Turn the leather to the back, insert the needle under the first ‘X’ intersection, and then proceed to hole number 3. Pull the lace snug and repeat the process to the last holes.
Leather Lacing Must Remembers
Take note of the following tips to make your lacing easier and efficient. This helps avoid any mistakes in the lacing which will cause you to start over from the first leather hole and waste your time.
Lace with the tool side of the leather facing you. The tool side displays the design of the leather, so the lace should lie on this side—also, lace from a direction of left to right.
Never use a lace longer than a yard and a half. The long lace becomes stretched, fuzzy, and tangled making it harder to lace. For a project that requires more than a yard of lace, you can cut it into small parts.
Some leather holes may be too small for the lace, so using pliers may help pull the lace with control to avoid ripping the lace and leather.

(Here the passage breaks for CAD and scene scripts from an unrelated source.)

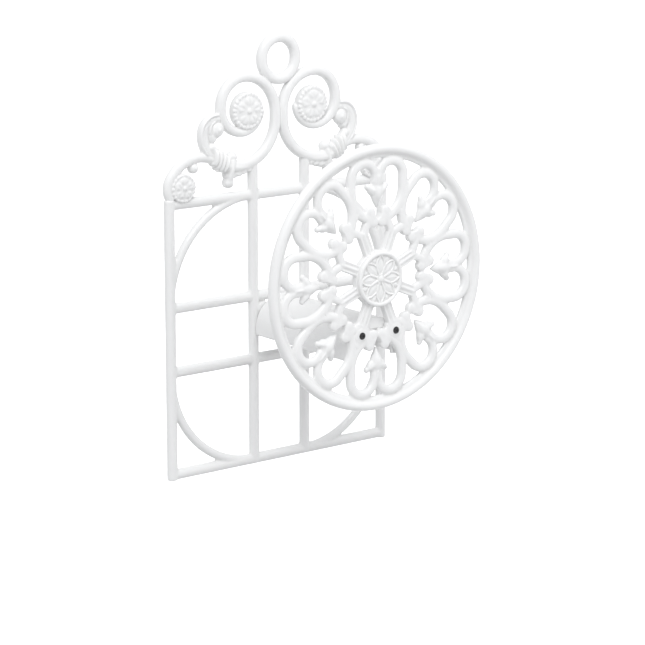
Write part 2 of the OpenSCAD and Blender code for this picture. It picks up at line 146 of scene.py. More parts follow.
# %% Free curves, and paths joined end to end
def curve(*points, step=1.0):
    """A smooth line through the points: between p1 and p2, with neighbours p0 and p3,
    (2 p1 + (p2 - p0) t + (2 p0 - 5 p1 + 4 p2 - p3) t^2 + (3 p1 - p0 - 3 p2 + p3) t^3)/2."""
    p = np.array(points, float)
    p = np.vstack([2*p[0] - p[1], p, 2*p[-1] - p[-2]])
    out = []
    for a, b, c, d in zip(p, p[1:], p[2:], p[3:]):
        t = np.linspace(0, 1, max(2, int(np.hypot(*(c - b))/step)), endpoint=False)[:, None]
        out.append((2*b + (c - a)*t + (2*a - 5*b + 4*c - d)*t**2 + (3*b - a - 3*c + d)*t**3)/2)
    return np.vstack(out + [p[-2:-1]])


def chain(*parts):
    """Joins paths end to end and leaves out the point that two neighbours share."""
    same = 0.2
    out = [parts[0]]
    for part in parts[1:]:
        gap = np.hypot(*(part[0] - out[-1][-1]))
        out.append(part[1:] if gap < same else part)
    return np.vstack(out)


def lengths(path):
    """Distance along the path at each point: the running sum of the steps."""
    return np.r_[0, np.cumsum(np.hypot(*np.diff(path, axis=0).T))]


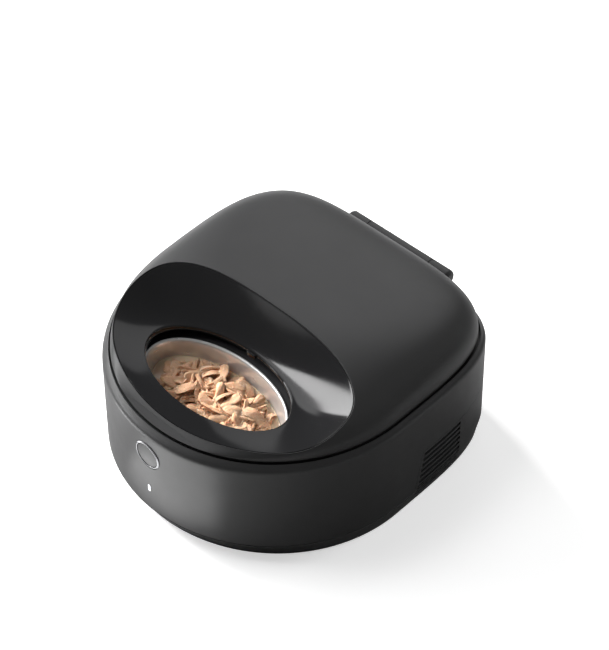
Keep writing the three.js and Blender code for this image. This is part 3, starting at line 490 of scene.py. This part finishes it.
def broth_material():
    s = Shader("broth")
    s.colour(s.noise(60.0, detail=4.0), (0.66, 0.44, 0.28), (0.80, 0.60, 0.43))
    s.roughness(s.noise(90.0), 0.06, 0.14)
    s.bump(s.noise(90.0), strength=0.25, distance=0.001)
    s.set(Subsurface_Weight=0.3, Subsurface_Scale=0.006, Specular_IOR_Level=0.6)
    return s.material


STEEL_STRETCH = (1.0, 1.0, 9.0)
FIN_STRETCH = (1.0, 12.0, 1.0)
MATERIALS = {
    "charcoal_shell": plastic("charcoal_shell", (0.026, 0.026, 0.0265), 0.40, 0.05, 0.03),
    "gloss_black": plastic("gloss_black", (0.006, 0.006, 0.0065), 0.13, 0.01, 0.02, 1800.0),
    "bowl_steel": metal("bowl_steel", (0.82, 0.82, 0.81), 0.32, 0.05, STEEL_STRETCH, 0.75),
    "chrome_trim": metal("chrome_trim", (0.26, 0.26, 0.27), 0.24, 0.04),
    "black_rubber": plastic("black_rubber", (0.018, 0.018, 0.019), 0.75, 0.3, 0.08, 1500.0),
    "white_foam": foam_material("white_foam", (0.72, 0.72, 0.70)),
    "inner_plastic": plastic("inner_plastic", (0.022, 0.022, 0.023), 0.48),
    "circuit_board": board_material("circuit_board", (0.02, 0.12, 0.05)),
    "bare_aluminium": metal("bare_aluminium", (0.60, 0.61, 0.62), 0.36, 0.06, FIN_STRETCH),
    "white_nylon": plastic("white_nylon", (0.74, 0.71, 0.64), 0.45, 0.08),
    "light_lens": light_material("light_lens"),
    "wet_food": food_material(),
}
SLOT_OF = {row["node"]: row["material_slot"] for row in frame["record"]["subparts"]}

for node, obj in frame["nodes"].items():
    obj.data.materials.clear()
    obj.data.materials.append(MATERIALS[SLOT_OF[node]])


def part(obj, body, slot, *nodes):
    if slot:
        obj.data.materials.clear()
        obj.data.materials.append(MATERIALS[slot])
    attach(obj, body)
    if nodes:
        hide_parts(*nodes)
    return obj


# Front face at the button's height, and the back of the ring set in it.
FACE = front_face(BUTTON_Z)
BACK = FACE + 5.0


def vent_front(z):
    return VENT_LOW_Y + (VENT_HIGH_Y - VENT_LOW_Y) / VENT_TOP * z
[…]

Do not let go of the needle while you are lacing. It may twist the lace and screw your stitching process, which will cause you to start over.
Apply braiding soap to the lace to make it slip quickly through holes and slits.
Leather lacing, simple or decorative ones, are great additions to your products that ensure durability and appeal artistically to people. The simple steps I mentioned should guide you in your journey towards creating a well-designed leather project which you can use or sell. Now, be creative and start your first leather lacing project today.